In the octane rating scale, normal heptane (benchmark zero) is a straight-chain molecule and iso-octane (benchmark 100) is a branched one. Catalytic cracking produces more gasoline with branched-chain molecules and thus higher octane ratings.

Source: Daniel DeCroocq, Catalytic Cracking of Heavy Petroleum Fractions (Paris: Editions Technip; Houston TX: Gulf Publishing (distributor), 1984), pp. 73–80.

Houdry’s process of passing fuel oil through solid pellets of silica-alumina came to be called fixed-bed catalytic cracking. In the moving-bed processes developed a few years later, the catalyst consisted of a finely powdered catalytic material. This material provided greater surface area to which gasoline molecules could adhere and crack, and its use permitted a continuous process. The finer catalysts could flow out of the reactor with the oil. After separation, the catalysts were burned (“regenerated”) to remove carbon desposits and then returned to the reactor for reuse. After 1945 moving-bed catalytic cracking for the most part replaced the fixed-bed process, and more efficient synthetic catalysts later replaced natural ones. Engineers in the 1930s also learned how to produce gasoline in other ways. In a process called alkylation, lighter fractions of oil were combined to create gasoline. In reforming, gasoline molecules of the same size were rebranched to give higher-octane performance.35

Burton and Houdry worked within a framework of basic chemical ideas provided by science.

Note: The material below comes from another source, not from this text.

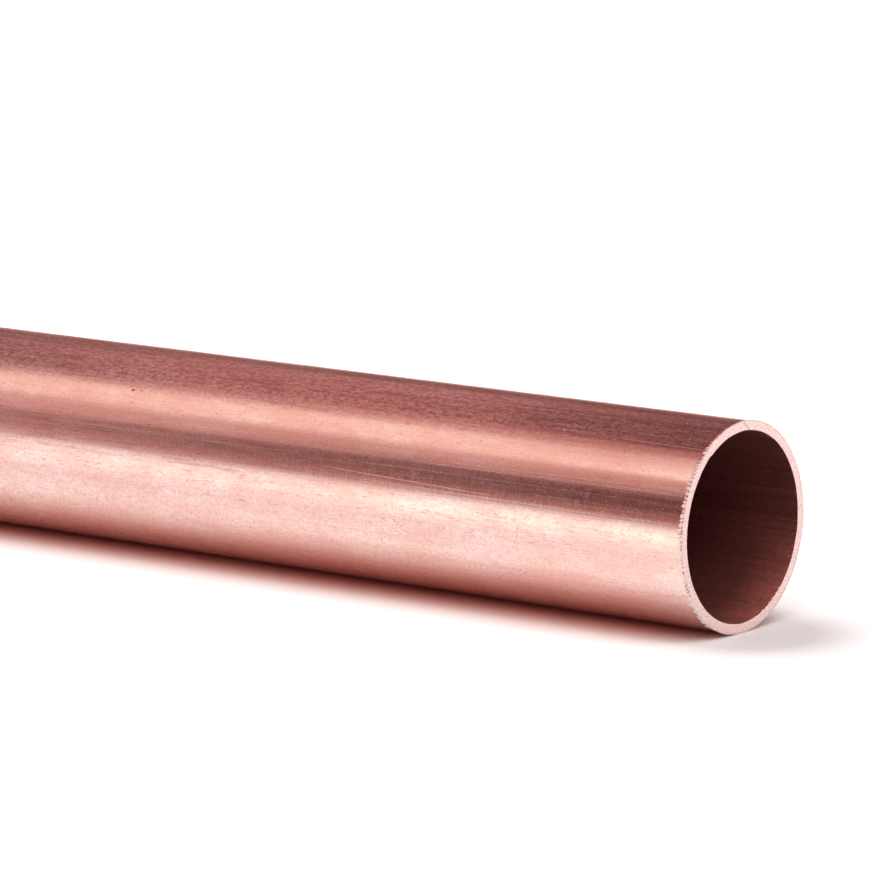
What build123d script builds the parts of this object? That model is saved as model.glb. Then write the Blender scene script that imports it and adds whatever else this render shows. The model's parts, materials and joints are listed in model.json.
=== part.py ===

But their designs were not predicted by these ideas, and if they had tried to follow an approach that sought an exact understanding in the manner of physics, their efforts to innovate would have failed. They took a broad view of engineering as well and looked beyond the specialized fields in which they had been trained. Burton, a chemist, created an innovation that was essentially mechanical; Houdry, a mechanical engineer, found the chemicals that made catalysis in petroleum refining practical. The modern oil refinery needed mechanical engineering to work and required the twentieth century’s greatest machine, the automobile, to provide a market for what it produced.